Я испытал облегчение, когда Колин внезапно объявил, что нам можно без сопровождения подняться на второй этаж. Избавившись наконец от его пристального наблюдения, я заглянул в туалет наверху. Интересно, стульчак — тот самый, на котором сиживал Джон, или все-таки подделка? Я прошел в спальню. Над изголовьем, приколотые к стене, висели обложки трех журналов, и на каждой красовалась Брижит Бардо в соблазнительной позе.

Примерно в то же время, когда «Мендипс» открылся для публики, по телевизору показали документальный фильм об участии в проекте Йоко. Она выступала в роли руководителя, указывала, как все точно должно быть. Она настойчиво добивалась своего. Придралась даже к цвету покрывала на кровати Джона: «Оно совершенно точно не было розовым. Знаете, Джон говорил мне, что оно было зеленое».

Редко когда мне доводилось слышать нечто столь же неправдоподобное. Однако, стремясь умаслить Йоко, сотрудники Национального фонда всячески убеждали ее, что да, конечно же, они проследят за тем, чтобы кровать застелили покрывалом нужного цвета.
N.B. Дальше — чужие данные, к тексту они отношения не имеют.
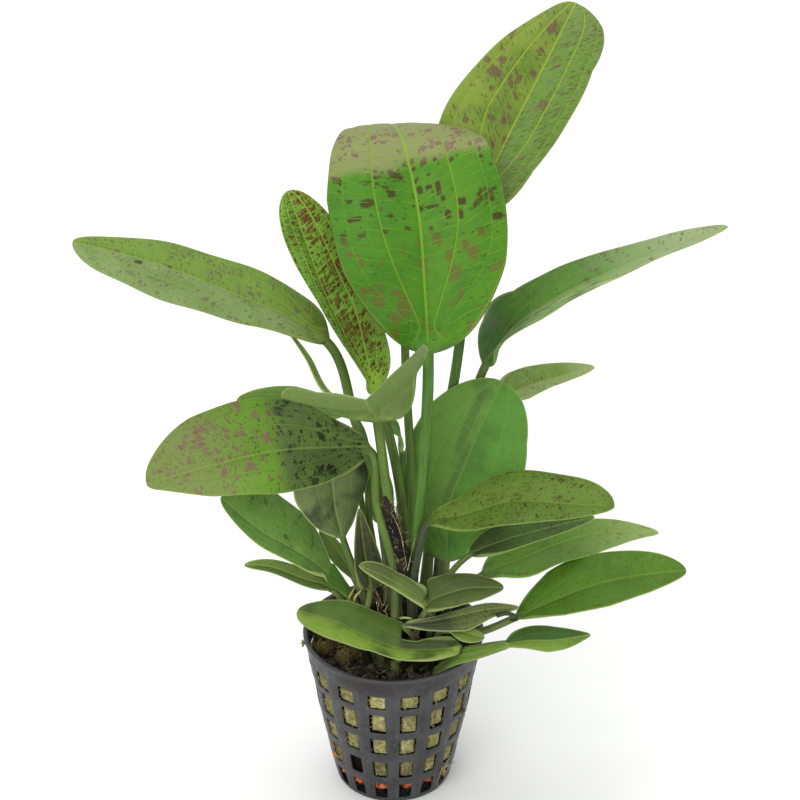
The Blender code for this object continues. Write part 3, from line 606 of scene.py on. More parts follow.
def smooth_route(points, stations):
    """Points and directions on a smooth curve through the points, at stations from 0 to 1."""
    points = np.array(points, dtype=float)
    steps = np.linalg.norm(np.diff(points, axis=0), axis=1)
    knots = np.concatenate(([0.0], np.cumsum(steps))) / steps.sum()
    chords = np.diff(points, axis=0) / np.diff(knots)[:, None]
    slopes = np.vstack((chords[:1], chords))
    for i in range(1, len(points) - 1):
        weight = (knots[i + 1] - knots[i]) / (knots[i + 1] - knots[i - 1])
        slopes[i] = chords[i - 1] * weight + chords[i] * (1 - weight)
    t = np.asarray(stations, float)
    i = np.clip(np.searchsorted(knots, t) - 1, 0, len(points) - 2)
    h = (knots[i + 1] - knots[i])[:, None]
    s = (t[:, None] - knots[i][:, None]) / h
    places = (
        (2 * s**3 - 3 * s**2 + 1) * points[i]
        + (s**3 - 2 * s**2 + s) * h * slopes[i]
        + (3 * s**2 - 2 * s**3) * points[i + 1]
        + (s**3 - s**2) * h * slopes[i + 1]
    )
    directions = (
        (6 * s**2 - 6 * s) / h * (points[i] - points[i + 1])
        + (3 * s**2 - 4 * s + 1) * slopes[i]
        + (3 * s**2 - 2 * s) * slopes[i + 1]
    )
    return places, directions / np.linalg.norm(directions, axis=1)[:, None]


def ripple(*values):
    """A smooth repeatable unevenness between -1 and 1."""
    total = 0
    for number, value in enumerate(values):
        total = total + np.sin(np.asarray(value) * (1.0 + 0.37 * number) + 1.3 * number)
        total = total + 0.5 * np.sin(np.asarray(value) * (2.3 + 0.21 * number) + 2.1)
    return total / (1.5 * len(values))


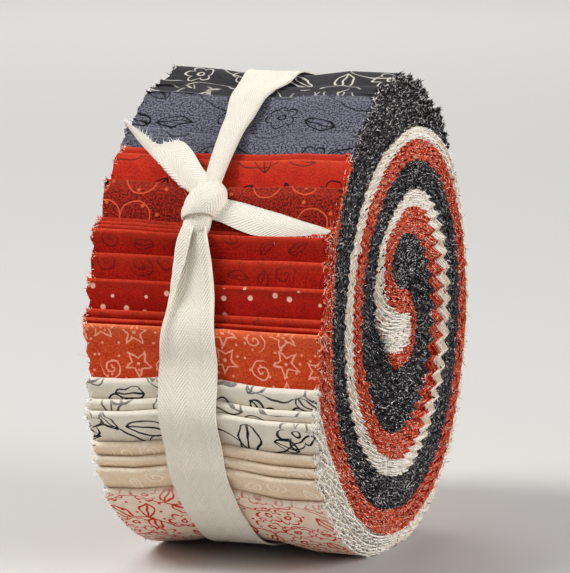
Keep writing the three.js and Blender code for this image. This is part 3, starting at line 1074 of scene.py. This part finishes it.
# %% Mix the dyes: ground, shade and ink of every design
# The crest of each design is the colour of its painted highlight along the fold.
prints = {
    "charcoal": printed_cotton("charcoal_cotton", (60, 59, 62), (32, 31, 34), (205, 200, 192),
                               garden_lines, crest=(96, 95, 100), grain=0.5),
    "blue_grey": printed_cotton("blue_grey_cotton", (126, 126, 143), (28, 28, 39), (20, 19, 24),
                                garden_lines, crest=(128, 128, 144), grain=0.72),
    "red_penline": printed_cotton("red_penline_cotton", (202, 50, 28), (156, 22, 8), (38, 14, 14),
                                  garden_lines, crest=(224, 84, 54), grain=0.5),
    "brick_rings": printed_cotton("brick_rings_cotton", (182, 44, 26), (64, 7, 5), (232, 104, 68),
                                  rings_and_dots, 0.8, crest=(206, 74, 50), grain=0.7),
    "red_curls": printed_cotton("red_curls_cotton", (190, 32, 14), (128, 8, 2), (92, 8, 4), curls, 0.75,
                                crest=(218, 76, 48), grain=0.5),
    "red_dots": printed_cotton("red_dots_cotton", (186, 28, 12), (136, 10, 4), (250, 204, 178),
                               pale_dots, 0.95, crest=(218, 76, 48), grain=0.5),
    "orange_stars": printed_cotton("orange_stars_cotton", (228, 92, 50), (180, 46, 18), (250, 170, 138),
                                   star_mix, 0.95, crest=(246, 136, 92), grain=0.5),
    "cream_penline": printed_cotton("cream_penline_cotton", (238, 231, 219), (223, 212, 196), (18, 15, 16),
                                    bold_garden, crest=(235, 228, 216)),
    "beige": printed_cotton("beige_cotton", (242, 221, 196), (224, 197, 164), (252, 240, 222), curls, 0.75,
                            crest=(250, 238, 220), grain=0.45),
    "cream_blossoms": printed_cotton("cream_blossoms_cotton", (246, 229, 210), (234, 207, 186),
                                     (204, 52, 34), blossoms, crest=(252, 242, 230)),
}
node_count = sum(len(cotton.node_tree.nodes) for cotton in prints.values())
print(len(prints), "printed cottons, made of", node_count, "nodes")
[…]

И я был счастлив, увидев, что покрывало по-прежнему розовое — розовее не бывает. Отчаянно захотелось указать на это Колину, мол, глянь, я тоже в теме, но я боялся, как бы он не сдал меня полиции. Вместо этого я присмотрелся к письму от Йоко, стоявшему в рамке на кровати. В нем говорилось, что Джон «постоянно вспоминал Ливерпуль» и всякий раз, приезжая с ней в город, он ехал по Менлав-авеню, указывал на дом и говорил: «Йоко, смотри, смотри, вон он!»

Дальше заявлялось, что вся музыка Джона и его «послание мира… произрастали из того, о чем Джон мечтал в своей крохотной спальне в «Мендипсе»». Она описывала молодого Джона как «тихого, впечатлительного интроверта, вечного мечтателя, который претворил свои невероятные мечты в жизнь — для себя и для всего мира».